C’est la deuxième partie de l’annonce, celle qui est supposée vraiment légitimer le tout : enfin, le OneCoin pourra être utilisé pour acheter des vraies choses ! Ils ont déjà, disent-ils, des milliers de vendeurs prêts à l’accepter sur cette boutique en ligne qui va “rivaliser Groupon” : DealShaker. Les deals seront payés dans une combinaison de OneCoin et… d’euros. Et OneCoin prend en commission 50% de la valeur en euros (bizarrement, ils ne prennent rien sur la valeur en OneCoin). Vu que les vendeurs n’ont pas d’autre choix pour utiliser les OneCoin ainsi reçus que de les réinjecter dans ce réseau fermé, le résultat est assez exceptionnel (pour OneLife) : si ce système est un jour activé, les propriétaires de OneCoin vont juste pouvoir s’acheter des trucs entre eux, en versant à chaque fois une commission à OneLife. Et pendant qu’ils font ça, ils ne se plaignent pas de ne pas pouvoir les échanger contre des euros.

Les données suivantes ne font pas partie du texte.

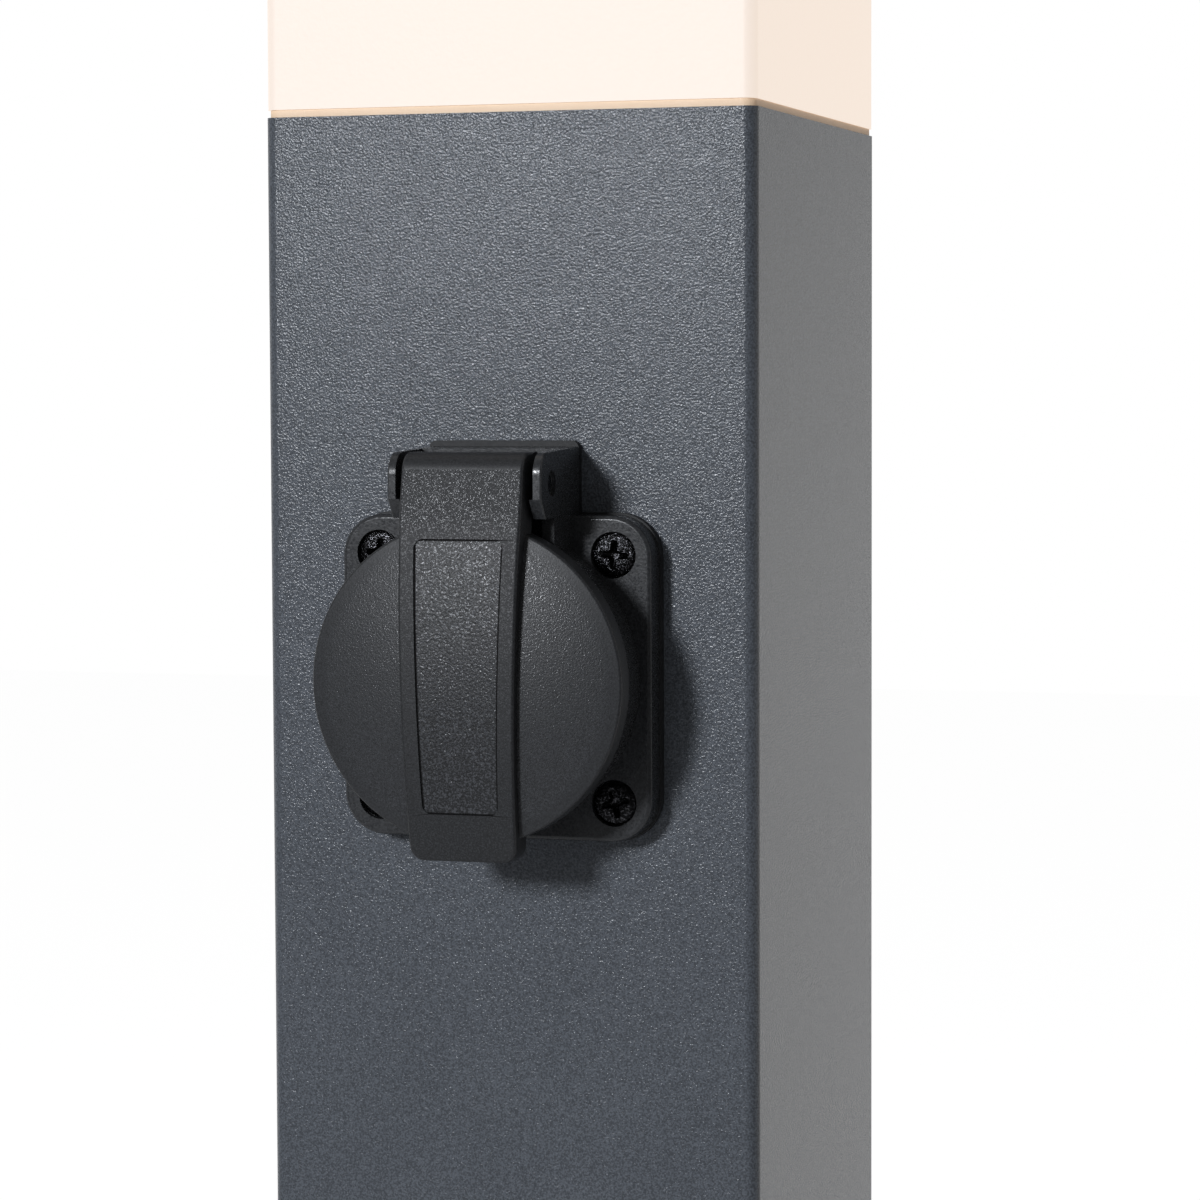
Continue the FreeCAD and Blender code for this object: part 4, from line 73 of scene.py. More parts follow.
# %% [markdown]
# ## Places on the object
# Everything is placed from the solids' own boxes, so a change of size in the model moves it along.
# The post's front face looks along -Y, and the socket's centre is the centre of its round shutter.

# %% Places that the rest of the script uses
post_low, post_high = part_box("post_profile")
shutter_low, shutter_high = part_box("child_shutter")
front = post_low.y
post_top = post_high.z
socket_centre = Vector((0, front, (shutter_low.z + shutter_high.z) / 2))
print("front face at y = %.1f mm, socket centre at z = %.1f mm" % (front / MM, socket_centre.z / MM))

# %% [markdown]
# ## The camera
# The picture was taken a little from the right and from above, with a long lens. A camera set by eye
# gets the size right but not the way the edges run together. So its place and angles were fitted to
# the post's edges, the flange and its four screws, whose sizes are known.

# %% Camera
YAW = math.radians(17.146)
PITCH = math.radians(3.489)
ROLL = math.radians(-0.2267)
CAMERA_PLACE = Vector((182.813 * MM, -583.703 * MM, post_top - 40.551 * MM))
# Both in millimetres, as Blender's camera takes them
SENSOR_WIDTH = 36
LENS = 110.87
NEAREST_SEEN = 0.01
FARTHEST_SEEN = 50

forward = Vector((-math.sin(YAW) * math.cos(PITCH), math.cos(YAW) * math.cos(PITCH), -math.sin(PITCH)))
level = Vector((math.cos(YAW), math.sin(YAW), 0))
rise = level.cross(forward)
across = level * math.cos(ROLL) + rise * math.sin(ROLL)
upward = rise * math.cos(ROLL) - level * math.sin(ROLL)

camera = bpy.data.objects.new("camera", bpy.data.cameras.new("camera"))
scene.collection.objects.link(camera)
turned = Matrix((across, upward, -forward)).transposed().to_4x4()
camera.matrix_world = Matrix.Translation(CAMERA_PLACE) @ turned
camera.data.sensor_width = SENSOR_WIDTH
camera.data.lens = LENS
camera.data.clip_start = NEAREST_SEEN
camera.data.clip_end = FARTHEST_SEEN
scene.camera = camera
print("camera %.0f mm from the socket" % ((socket_centre - CAMERA_PLACE).length / MM))

# %% [markdown]
# ## Light
# The object stands before a white backdrop in a room that is dark on the camera's side, most of all on
# the right. One lamp stands in front, a little to the left and above, almost where the post's front
# would mirror it above the picture's upper edge. So the front gets brighter and its grain glitters more
# towards the top, and the socket throws one short shadow to the right and down. The right side gets no
# lamp: it is seen at a low angle and mirrors the backdrop. The rounded corner between the two mirrors
# the dark room, which gives the dark line along it. More lamps would fill that line and throw more
# shadows than the picture has, so the room's own light does the rest.

# %% World
world = bpy.data.worlds.new("studio")
scene.world = world
world.use_nodes = True
WORLD_LIGHT = 0.19
ROOM_GLOSS_LEFT = 0.36
ROOM_GLOSS_RIGHT = 0.04
# Where the mirrored light changes; the parts of a direction run from -1 to 1
ROOM_TURNS_LEFT = -0.2
ROOM_TURNS_RIGHT = 0.6
BACKDROP_EDGE = 0.5
ABOVE_EDGE = 0.25
ABOVE_SHARE = 0.68


def add(tree, kind, settings=None, inputs=None):
    """Adds one node with its settings and its inputs, which are values or other nodes' sockets."""
    made = tree.nodes.new(kind)
    for name, value in (settings or {}).items():
        setattr(made, name, value)
    for name, value in (inputs or {}).items():
        if isinstance(value, bpy.types.NodeSocket):
            tree.links.new(value, made.inputs[name])
        else:
            made.inputs[name].default_value = value
    return made


tree = world.node_tree
tree.nodes.clear()
way = add(tree, "ShaderNodeSeparateXYZ", None,
          {"Vector": add(tree, "ShaderNodeTexCoord").outputs["Generated"]})
room = add(tree, "ShaderNodeMapRange", {"interpolation_type": "SMOOTHSTEP"},
           {"Value": way.outputs["X"], "From Min": ROOM_TURNS_LEFT, "From Max": ROOM_TURNS_RIGHT,
            "To Min": ROOM_GLOSS_LEFT, "To Max": ROOM_GLOSS_RIGHT})
mirrored = add(tree, "ShaderNodeMapRange", {"interpolation_type": "SMOOTHSTEP"},
               {"Value": way.outputs["Y"], "From Min": -BACKDROP_EDGE, "From Max": BACKDROP_EDGE,
                "To Min": room.outputs["Result"]})
higher = add(tree, "ShaderNodeMapRange", {"interpolation_type": "SMOOTHSTEP"},
             {"Value": way.outputs["Z"], "From Min": -ABOVE_EDGE, "From Max": ABOVE_EDGE,
              "To Min": 1.0, "To Max": ABOVE_SHARE})
mirrored = add(tree, "ShaderNodeMath", {"operation": "MULTIPLY"},
               {0: mirrored.outputs["Result"], 1: higher.outputs["Result"]})
ray = add(tree, "ShaderNodeLightPath")
gloss = add(tree, "ShaderNodeMix", None,
            {"Factor": ray.outputs["Is Glossy Ray"], "A": WORLD_LIGHT, "B": mirrored.outputs[0]})
seen = add(tree, "ShaderNodeMath", {"operation": "MAXIMUM"},
           {0: ray.outputs["Is Camera Ray"], 1: ray.outputs["Is Transmission Ray"]})
strength = add(tree, "ShaderNodeMix", None,
               {"Factor": seen.outputs[0], "A": gloss.outputs["Result"], "B": 1.0})
white = add(tree, "ShaderNodeBackground", None,
            {"Color": (1, 1, 1, 1), "Strength": strength.outputs["Result"]})
add(tree, "ShaderNodeOutputWorld", None, {"Surface": white.outputs[0]})
print("a world of %d nodes" % len(tree.nodes))

# %% Lamp


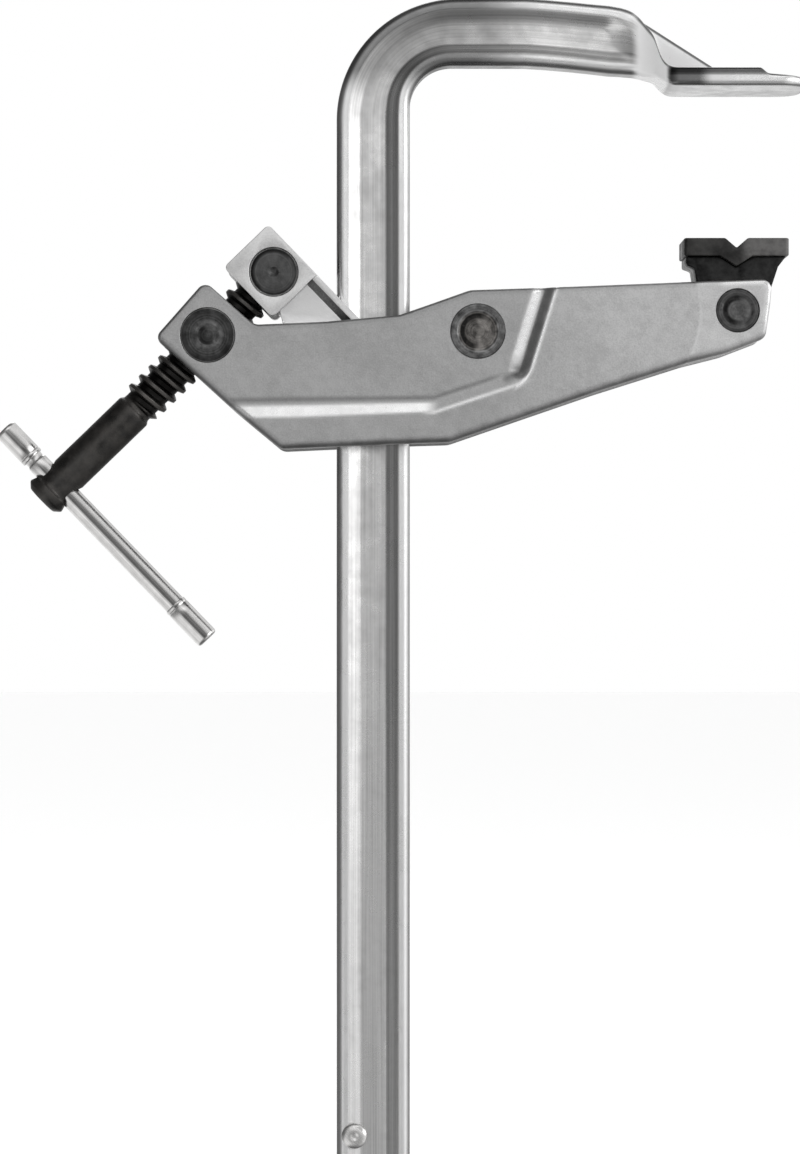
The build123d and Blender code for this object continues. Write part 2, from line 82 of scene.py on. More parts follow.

Évidemment, c’est aussi sans doute le début de la fin. Ils trouveront certainement une excellente raison pour retarder l’IPO, mais ils finiront par devoir faire ce que toutes les arnaques du même genre finissent par faire : prendre l’argent, fermer tout, et se barrer en courant. En laissant derrière eux des pauvres gens ruinés, et des riches gens prêt à découvrir que “gagner de l’argent sans devoir payer de taxe via du marketing de réseau” n’est pas vraiment un concept très bien reconnu par la justice.